Mr. Petersen is known as a maverick and as not being afraid of working across the aisle. His vote was instrumental when Virginia passed a law in spring 2022 to lift the mask mandate in schools.

Another example is the retiring state Senate Majority Leader Richard Saslaw (D-Fairfax), who has represented the district since 1980. In the primary four years ago, he barely defeated a challenger endorsed by the Democratic Socialists and other liberal organizations, winning by 400 votes.

Dave Marsden, who served since 2010 and was redistricted to Mr. Saslaw’s, won this year’s primary. He also faced tough challenges from a 29-year-old activist who raised more money and argued that Mr. Marsden was not vocal enough on abortion and gun control. In the neighboring district, Fairfax County School Board member Stella Pekarsky defeated another veteran Democrat centrist in the primary.

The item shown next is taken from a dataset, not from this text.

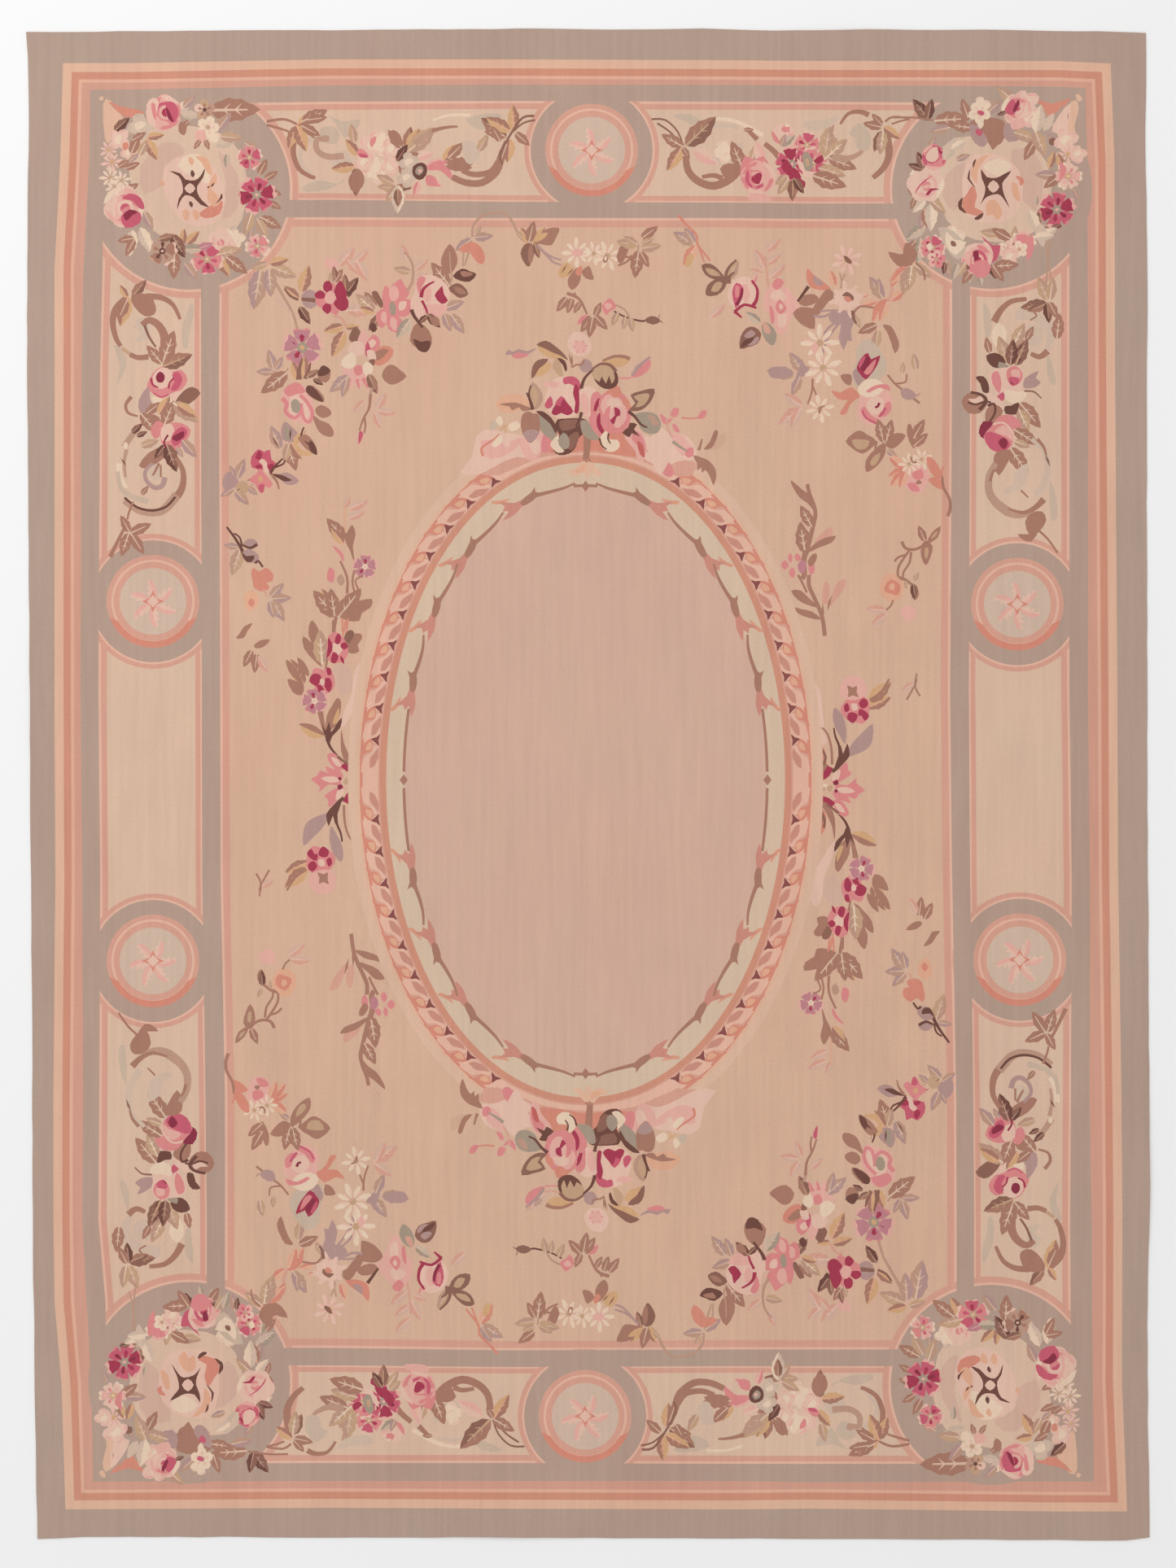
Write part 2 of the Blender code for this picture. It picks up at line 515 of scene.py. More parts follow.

“Just trying to motivate people with antipathy or fear, or hatred of the other side is not enough. I think people are looking to be for ideas, for initiatives that resonate in their lives,” said Mr. Allen.

“They can say, ‘Alright, this will improve the education of my children,’ or ‘this will make it easier for me to make ends meet for the cost of living,’ or they’re insulted by some of the restrictions on their freedoms, their safety, or their opportunities.”